Ce matin, deux parallèles se sont imposés à moi. Le premier, avec le mouvement contre le CPE en 2006. Un mouvement qui a beaucoup participé à ma construction intellectuelle. Au-delà des clichés sur les «étudiants branleurs» qui bloquent la fac pour ne pas aller en cours – mes cours de mathématiques étaient un pur régal et c’est le seul regret que j’ai de cette année –, j’ai pu participer à des actions concrètes en faveur des SDF ou des sans-papiers de manière structurée, récolté des centaines de références d’ouvrages politiques, sociologiques, philosophiques, historiques, etc. qui m’ont construit théoriquement. J’y ai appris la construction d’un mouvement, ses écueils, ses bonheurs, ses atouts.

Tolbiac restait une oasis

Or on n’avait pas vu l’ombre d’un casque de CRS dans Tolbiac. Le mouvement contre le CPE était pourtant plus dur dans toute la France (Périph bloqué, grilles de l’Assemblée qui, une nuit, sont sortis de leurs gonds, accès au mont Saint-Michel bloqué, conseil régional occupé à Caen…) et s’est étendu de janvier à mai. Les affrontements étaient parfois sévères dans la rue, lors des manifs ou actions, déclarées ou sauvages. Mais Tolbiac restait pour nous une oasis, un lieu où l’on pouvait se retrouver, penser, se motiver, chercher l’émulation. Ce matin, les CRS ont été envoyés et cet havre, imparfait comme chaque entité, a été détruit.

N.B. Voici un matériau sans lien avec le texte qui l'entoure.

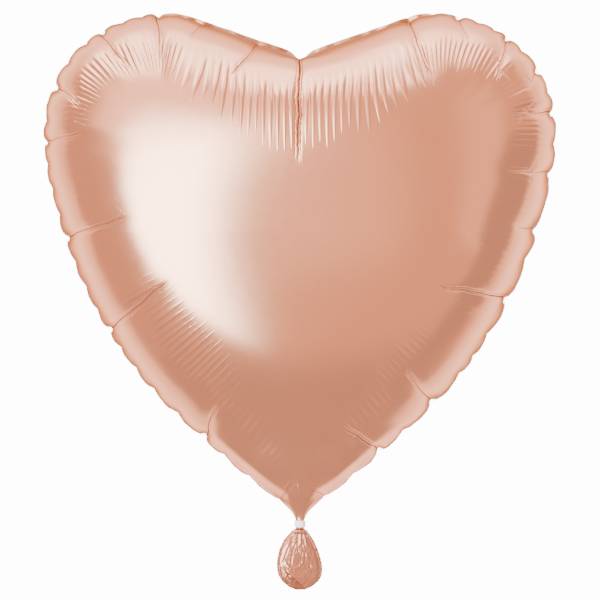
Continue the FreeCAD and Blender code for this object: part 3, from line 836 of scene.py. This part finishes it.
def pleat_group():
    """Narrow ridges that start at one distance from the rim and end in a point at another."""
    tree, given, result = new_group("rim_pleats", ("Phase", "Distance", "Height", "Start", "End"))
    phase, distance, height, start, end = given.outputs[:5]
    chance = tree.nodes.new("ShaderNodeTexWhiteNoise")
    chance.noise_dimensions = "1D"
    tree.links.new(calc(tree, "FLOOR", phase), chance.inputs["W"])
    three = tree.nodes.new("ShaderNodeSeparateColor")
    tree.links.new(chance.outputs["Color"], three.inputs["Color"])
    begin = calc(tree, "MULTIPLY", start, calc(tree, "MULTIPLY_ADD", three.outputs["Red"], 0.25, 0.88))
    finish = calc(tree, "MULTIPLY", end, calc(tree, "MULTIPLY_ADD", three.outputs["Green"], 0.16, 0.88))
    along = span(tree, distance, begin, finish, smooth=False)
    half = calc(tree, "MULTIPLY_ADD", calc(tree, "POWER", along, 2.2), -0.42, 0.48)
    aside = calc(tree, "ABSOLUTE", calc(tree, "SUBTRACT", calc(tree, "FRACT", phase), 0.5))
    spread = calc(tree, "POWER", calc(tree, "DIVIDE", aside, half), 1.6)
    ridge = calc(tree, "MAXIMUM", calc(tree, "SUBTRACT", 1.0, spread), 0.0)
    rise = span(tree, along, 0.0, 0.30)
    fall = calc(tree, "POWER", calc(tree, "MAXIMUM", calc(tree, "SUBTRACT", 1.0, along), 0.0), 0.7)
    tall = calc(tree, "MULTIPLY", height, calc(tree, "MULTIPLY_ADD", three.outputs["Blue"], 0.8, 0.6))
    shape = calc(tree, "MULTIPLY", calc(tree, "MULTIPLY", ridge, rise), fall)
    tree.links.new(calc(tree, "MULTIPLY", shape, tall), result.inputs["Relief"])
    return tree


def line_group():
    """The sharp line in a crease, and a fainter line that wanders beside it, as bump. Shade is painted
    shade along the main line.
    """
    tree, given, result = new_group("crease_lines", ("Aside", "Depth", "Distance"))
    aside, depth, distance = given.outputs[:3]
    drift = tree.nodes.new("ShaderNodeTexNoise")
    drift.noise_dimensions = "1D"
    drift.inputs["Scale"].default_value = 160
    drift.inputs["Detail"].default_value = 2
    tree.links.new(distance, drift.inputs["W"])
    wander = calc(tree, "MULTIPLY_ADD", drift.outputs["Fac"], 0.0026, -0.0013)
    total = 0.0
    for place, sway, width, share in ((0.0, 0.5, 0.00050, 0.42), (0.0016, 0.8, 0.00045, 0.20),
                                      (-0.0022, 0.9, 0.00050, 0.16)):
        middle = calc(tree, "MULTIPLY_ADD", wander, sway, place)
        gap = calc(tree, "ABSOLUTE", calc(tree, "SUBTRACT", aside, middle))
        sharp = calc(tree, "EXPONENT", calc(tree, "MULTIPLY", gap, -1 / width))
        cut = calc(tree, "MULTIPLY", calc(tree, "MULTIPLY", sharp, depth), -share)
        total = calc(tree, "ADD", cut, total)
    tree.links.new(total, result.inputs["Relief"])
    # painted shade: Shade darkens the film's colour along the crease's main line, more where the crease
    # is deeper
    middle = calc(tree, "MULTIPLY_ADD", wander, 0.5, 0.0)
    gap = calc(tree, "ABSOLUTE", calc(tree, "SUBTRACT", aside, middle))
    thin = calc(tree, "EXPONENT", calc(tree, "MULTIPLY", gap, -1 / (0.38 * MM)))
    dark = calc(tree, "MULTIPLY", thin, span(tree, depth, 0.0, 1.2 * MM))
    tree.links.new(dark, result.inputs["Shade"])
    return tree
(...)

Le deuxième parallèle nous ramène un an en arrière. Les débats sur Macron, Fillon, et Le Pen, et qui était le pire. Il apparaissait évident pour certains, de la gauche radicale ou sociaux-démocrates, que Fillon était pire que Macron. Sur le sociétal sûrement. A propos du reste, rien n’est moins sûr. Mais les faits sont têtus.

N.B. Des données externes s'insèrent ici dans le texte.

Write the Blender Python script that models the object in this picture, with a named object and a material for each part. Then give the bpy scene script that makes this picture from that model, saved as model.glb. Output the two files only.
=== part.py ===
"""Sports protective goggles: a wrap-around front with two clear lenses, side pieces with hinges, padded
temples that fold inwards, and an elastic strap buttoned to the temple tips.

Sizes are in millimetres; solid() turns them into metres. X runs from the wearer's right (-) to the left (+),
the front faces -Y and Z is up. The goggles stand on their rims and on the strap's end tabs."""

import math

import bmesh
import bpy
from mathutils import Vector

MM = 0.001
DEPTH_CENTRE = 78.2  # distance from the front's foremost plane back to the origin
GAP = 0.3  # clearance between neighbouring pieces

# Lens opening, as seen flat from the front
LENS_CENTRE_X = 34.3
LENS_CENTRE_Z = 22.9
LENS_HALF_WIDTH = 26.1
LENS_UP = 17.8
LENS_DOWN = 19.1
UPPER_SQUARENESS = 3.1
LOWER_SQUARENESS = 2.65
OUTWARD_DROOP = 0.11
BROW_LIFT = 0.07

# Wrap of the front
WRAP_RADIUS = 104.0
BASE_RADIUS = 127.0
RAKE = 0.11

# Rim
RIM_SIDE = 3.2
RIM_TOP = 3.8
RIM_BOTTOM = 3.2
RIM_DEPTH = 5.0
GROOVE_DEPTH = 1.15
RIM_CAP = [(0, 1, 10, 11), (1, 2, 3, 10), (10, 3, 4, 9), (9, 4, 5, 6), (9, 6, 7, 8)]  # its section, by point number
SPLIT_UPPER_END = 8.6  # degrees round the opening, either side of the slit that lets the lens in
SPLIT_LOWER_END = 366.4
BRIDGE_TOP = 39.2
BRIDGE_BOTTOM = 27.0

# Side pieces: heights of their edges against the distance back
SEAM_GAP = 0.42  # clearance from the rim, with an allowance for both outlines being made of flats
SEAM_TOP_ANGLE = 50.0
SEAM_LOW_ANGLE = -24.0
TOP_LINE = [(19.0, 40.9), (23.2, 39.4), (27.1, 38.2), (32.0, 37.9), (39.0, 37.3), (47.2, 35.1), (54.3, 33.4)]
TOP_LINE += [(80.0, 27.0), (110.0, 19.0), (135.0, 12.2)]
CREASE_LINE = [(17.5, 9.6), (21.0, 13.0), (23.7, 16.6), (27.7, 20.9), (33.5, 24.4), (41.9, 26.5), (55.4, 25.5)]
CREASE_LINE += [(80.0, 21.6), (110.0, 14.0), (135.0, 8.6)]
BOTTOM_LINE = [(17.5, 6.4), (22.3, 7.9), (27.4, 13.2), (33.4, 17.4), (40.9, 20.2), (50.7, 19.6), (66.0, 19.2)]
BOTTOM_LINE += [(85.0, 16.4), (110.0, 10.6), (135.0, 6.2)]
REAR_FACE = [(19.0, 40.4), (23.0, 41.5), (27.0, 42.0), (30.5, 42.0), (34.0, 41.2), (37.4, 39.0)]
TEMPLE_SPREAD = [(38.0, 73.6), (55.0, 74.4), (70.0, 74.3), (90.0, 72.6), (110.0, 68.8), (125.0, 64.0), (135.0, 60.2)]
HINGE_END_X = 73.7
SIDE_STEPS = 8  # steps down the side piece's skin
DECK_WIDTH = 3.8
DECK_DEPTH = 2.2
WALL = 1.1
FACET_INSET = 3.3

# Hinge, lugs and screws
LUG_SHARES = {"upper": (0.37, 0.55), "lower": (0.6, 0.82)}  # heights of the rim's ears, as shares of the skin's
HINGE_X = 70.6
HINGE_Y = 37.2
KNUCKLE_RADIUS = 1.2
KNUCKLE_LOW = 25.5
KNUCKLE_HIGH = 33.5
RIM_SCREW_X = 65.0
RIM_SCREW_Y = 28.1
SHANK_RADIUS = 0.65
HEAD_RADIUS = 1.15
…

En 2006, Jacques Chirac et Nicolas Sarkozy, que la gauche tout entière a combattus, étaient président et ministre de l’Intérieur. Les CRS n’avaient pas été envoyés à Tolbiac, fer de lance du mouvement anti-CPE. En 2018, Emmanuel Macron et Gérard Collomb leur ont succédé. Et les CRS ont remplacé pour une matinée les étudiants derrière les grilles de Tolbiac. Il n’est pas question de reprocher quoi que ce soit à ceux qui ont voté «utile» au premier tour en 2017. Juste d’observer ceci : ce que Nicolas Sarkozy n’avait pas osé faire contre les jeunes et le mouvement social, Emmanuel Macron et Gérard Collomb l’ont fait.